We Meet the Administrator
When former administrator Randy Babbitt departed the FAA unexpectedly earlier this year the man quickly named to take his place as interim administrator was Michael Huerta, the former deputy administrator.
Unlike Babbitt, who was a pilot, Huerta’s experience is largely political and administrative. He has a history of taking on big jobs, including at some of the busiest ports in the country and the Salt Lake Olympic games, and succeeding at them.
Deputy administrator is one of the few positions in the FAA that is subject to Senate confirmation, so Huerta has been through the process before. Whether he gets confirmation or not is a tough question to answer and might depend on which candidate gets elected in November.

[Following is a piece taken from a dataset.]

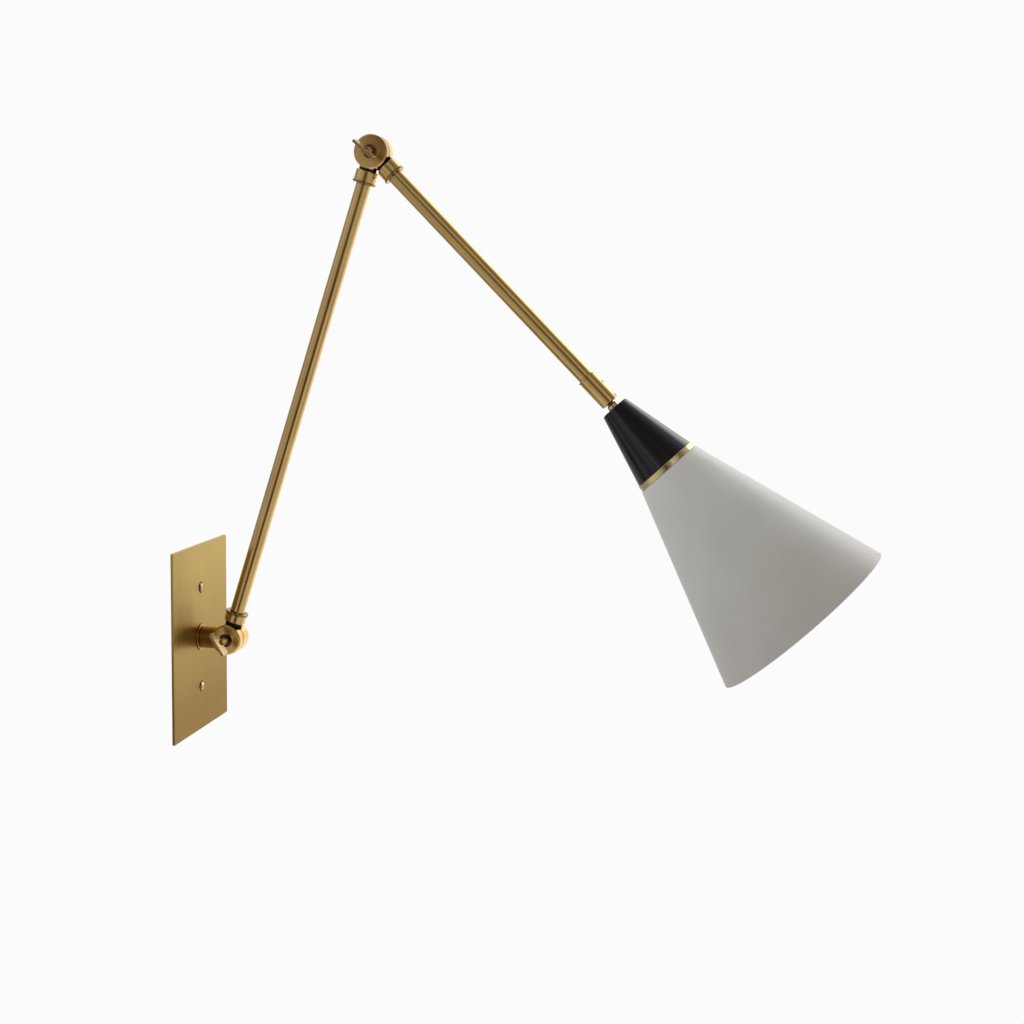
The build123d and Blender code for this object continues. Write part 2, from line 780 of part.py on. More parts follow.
# Screw shell that takes the bulb. Its floor slopes up to the wall above the middle contact.
shell_floor_hole = contact_diameter / 2 + contact_gap
shell_inside = shell_diameter / 2 - shell_wall
shell_end = block_end + shell_length
with BuildPart() as lampholder_shell:
    with BuildSketch(holding(ball_centre, shade_direction)):
        with BuildLine():
            Polyline(
                (shell_floor_hole, block_end),
                (shell_diameter / 2, block_end),
                (shell_diameter / 2, shell_end),
                (shell_inside, shell_end),
                (shell_inside, block_end + shell_wall + shell_floor_bevel),
                (shell_inside - shell_floor_bevel, block_end + shell_wall),
                (shell_floor_hole, block_end + shell_wall),
                close=True,
            )
        make_face()
    revolve(axis=Axis(ball_centre, shade_direction))
lampholder_shell.part.label = "lampholder_shell"
export_step(lampholder_shell.part, "parts/lampholder_shell.step")

with BuildPart() as lampholder_contact:
    with BuildSketch(across(ball_centre, shade_direction, block_end)):
        Circle(contact_diameter / 2)
    extrude(amount=contact_height)
    fillet(lampholder_contact.edges().sort_by(Axis(ball_centre, shade_direction))[-1], contact_round)
lampholder_contact.part.label = "lampholder_contact"
export_step(lampholder_contact.part, "parts/lampholder_contact.step")

# Brass band between the cap and the shade, with an inner web for the lampholder
skirt_hole = skirt_diameter / 2 + seat_clearance
with BuildPart() as shade_band:
    with BuildSketch(holding(ball_centre, shade_direction)) as band_outline:
        with BuildLine():
            Polyline(
                (cap_bottom_diameter / 2 - band_lip, cap_end),
                (band_diameter / 2, cap_end),
                (band_diameter / 2, shade_start),
                (skirt_hole, shade_start),
                (skirt_hole, web_start),
                (cap_bottom_diameter / 2 - band_lip, web_start),
                close=True,
            )
        make_face()
        fillet(band_outline.vertices().group_by(Axis.X)[-1], band_edge)
    revolve(axis=Axis(ball_centre, shade_direction))
shade_band.part.label = "shade_band"
export_step(shade_band.part, "parts/shade_band.step")

# Shade: a thin cone with an inner flange at its top and a hem at its mouth
shade_end = shade_start + shade_length
shade_slope = (shade_mouth_diameter - shade_top_diameter) / 2 / shade_length
side_wall = shade_wall * sqrt(1 + shade_slope**2)
mouth_inner = shade_mouth_diameter / 2 - side_wall
hem_start = shade_end - hem_width
with BuildPart() as shade:
    with BuildSketch(holding(ball_centre, shade_direction)) as shade_outline:
        with BuildLine():
            Polyline(
                (skirt_hole, shade_start),
                (shade_top_diameter / 2, shade_start),
                (shade_mouth_diameter / 2, shade_end),
                (mouth_inner - hem_thickness, shade_end),
                (mouth_inner - hem_thickness - shade_slope * hem_width, hem_start),
                (mouth_inner - shade_slope * hem_width, hem_start),
                (shade_top_diameter / 2 - side_wall + shade_slope * shade_wall, shade_start + shade_wall),
                (skirt_hole, shade_start + shade_wall),
                close=True,
            )
        make_face()
        mouth_corners = shade_outline.vertices().sort_by(Axis.Y)[-2:]
        fillet(mouth_corners, hem_thickness)
    revolve(axis=Axis(ball_centre, shade_direction))
shade.part.label = "shade"
export_step(shade.part, "parts/shade.step")

# Ring nut that clamps the shade and the band to the lampholder
shade_nut_start = shade_start + shade_wall
with BuildPart() as shade_ring_nut:
    with BuildSketch(across(ball_centre, shade_direction, shade_nut_start)):
        Circle(shade_nut_diameter / 2)
        Circle(skirt_hole, mode=Mode.SUBTRACT)
        with PolarLocations(shade_nut_diameter / 2, shade_nut_grips):
            Circle(shade_nut_grip_diameter / 2, mode=Mode.SUBTRACT)
    extrude(amount=shade_nut_height)
shade_ring_nut.part.label = "shade_ring_nut"
export_step(shade_ring_nut.part, "parts/shade_ring_nut.step")

print("elbow pivot", elbow_pivot)
print("ball centre", ball_centre)
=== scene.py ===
import json
import math

import bmesh
import bpy
from mathutils import Matrix, Vector


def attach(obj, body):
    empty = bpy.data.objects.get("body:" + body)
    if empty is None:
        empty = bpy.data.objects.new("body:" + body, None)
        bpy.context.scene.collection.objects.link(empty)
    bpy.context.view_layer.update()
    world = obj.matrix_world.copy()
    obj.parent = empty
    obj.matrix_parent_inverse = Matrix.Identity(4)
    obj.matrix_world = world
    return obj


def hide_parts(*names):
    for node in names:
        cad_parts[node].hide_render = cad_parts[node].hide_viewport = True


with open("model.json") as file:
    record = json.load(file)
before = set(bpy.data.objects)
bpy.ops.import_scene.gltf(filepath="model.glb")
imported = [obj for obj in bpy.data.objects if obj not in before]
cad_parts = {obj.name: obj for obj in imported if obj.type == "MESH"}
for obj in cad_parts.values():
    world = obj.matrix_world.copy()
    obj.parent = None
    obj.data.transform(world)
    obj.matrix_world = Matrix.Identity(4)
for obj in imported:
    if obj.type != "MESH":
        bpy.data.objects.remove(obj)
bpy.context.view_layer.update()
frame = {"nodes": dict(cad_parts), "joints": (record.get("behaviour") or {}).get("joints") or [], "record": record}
scene = bpy.context.scene
scene.view_settings.view_transform = "Standard"
scene.view_settings.look = "None"
mm = 0.001
joints = {joint["name"]: joint for joint in frame["joints"]}
mounts = {mount["name"]: mount for mount in frame["record"]["mounts"]}
bodies = frame["record"]["behaviour"]["bodies"]
bodyOfNode = {node: body for body, nodes in bodies.items() for node in nodes}

# Pivots and directions of the lamp, all from the frame
basePivot = Vector(joints["base_hinge"]["pos_m"])
elbowPivot = Vector(joints["elbow_hinge"]["pos_m"])
ballCentre = Vector(joints["shade_tilt"]["pos_m"])
lowerAxis = (elbowPivot - basePivot).normalized()
upperAxis = Vector(joints["barrel_turn"]["axis"]).normalized()
shadeAxis = Vector(mounts["lamp_socket"]["axis"]).normalized()
wallAxis = Vector((0, 1, 0))
hingeAxis = Vector((1, 0, 0))
upwards = Vector((0, 0, 1))
origin = Vector((0, 0, 0))


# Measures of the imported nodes
def nodePoints(node):
    return [v.co for v in frame["nodes"][node].data.vertices]


def offAxis(point, start, axis):
    # a point's place along an axis, and its distance from it
    along = (point - start).dot(axis)
    return along, (point - start - axis * along).length


def nodeSpan(node, start, axis):
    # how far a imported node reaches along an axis, and its smallest and largest radius about it
    places, radii = zip(*(offAxis(p, start, axis) for p in nodePoints(node)))
    return min(places), max(places), min(radii), max(radii)


def wallSpan(node):
    return nodeSpan(node, origin, wallAxis)


def shadeSpan(node):
    return nodeSpan(node, ballCentre, shadeAxis)


def topRadius(node, reach):
    # the largest radius of a piece of the shade within reach of its end near the ball
    low = shadeSpan(node)[0]
    measured = [offAxis(p, ballCentre, shadeAxis) for p in nodePoints(node)]
    return max(radius for along, radius in measured if along < low + reach)


# Turned and pressed shapes
def roundedOutline(corners, closed=True, steps=5):
    # corners are (radius, along, rounding); each rounding becomes an arc tangent to both sides
    points = []
    for i, (r, a, rounding) in enumerate(corners):
        here = Vector((r, a))
        if rounding <= 0 or (not closed and i in (0, len(corners) - 1)):
            points.append(here)
            continue
        back = (Vector(corners[i - 1][:2]) - here).normalized()
        ahead = (Vector(corners[(i + 1) % len(corners)][:2]) - here).normalized()
        half = back.angle(ahead) / 2
        centre = here + (back + ahead).normalized() * rounding / math.sin(half)
        first = here + back * rounding / math.tan(half) - centre
        last = here + ahead * rounding / math.tan(half) - centre
        sweep = first.angle_signed(last)
        for k in range(steps + 1):
            points.append(centre + Matrix.Rotation(-sweep * k / steps, 2) @ first)
    return points


def divided(points, low, high, step):
    # adds points on the straight runs between two places along the axis, for a thread
    touching = 1e-7
    result = []
    for i, here in enumerate(points):
        result.append(here)
        ahead = points[(i + 1) % len(points)]
        inside = min(here.y, ahead.y) >= low - touching and max(here.y, ahead.y) <= high + touching
        count = int(abs(ahead.y - here.y) / step) if inside else 0
        result += [here.lerp(ahead, k / count) for k in range(1, count)]
    return result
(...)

Regardless of who wins the battleground states and gets to make the nomination calls, Huerta is a nominee who makes sense. During my meeting with him, I found him to be sensitive to the needs of GA in a way that that’s not easy to pull off for a public servant who has many masters. Of course his real boss will be the president, and whether that is Governor Romney or President Obama, Huerta has much to offer the administration as a pragmatic yet goal oriented leader who knows business yet can deal with the realities of the beltway. He’ll also be able to deal with Congress, regardless of its makeup, in a way that largely puts aside partisan politics. He’ll also be able to be responsive to GA in a way that the airlines can live with. These are all critical skills for an administrator in these increasingly contentious times.
Like Babbitt before him, Mr. Huerta talks tough when it comes to GA safety, making it clear that the administration expects pilots to take personal responsibility for safety, a message that resonates with our readers. When I asked him about user fees, he supported the president’s desire to be fiscally responsible (meaning, imposing such fees) but admitted that when he spoke to members of Congress, he didn’t hear much support for them. Likewise, he addressed the question of drones and the potential negative safety ramifications to GA in a no-nonsense way, saying that drones wouldn’t be accepted into our airspace regardless of the legislation until it is safe to let them do so.
Like it or not, the way the FAA functions has a big impact on pilots’ flying lives. Huerta knows the issues, knows his constituents and can balance the demands of Washington politics with the need to promote safety, access and modernization, while still being able to work productively with the people who aren’t always the best friends of general aviation.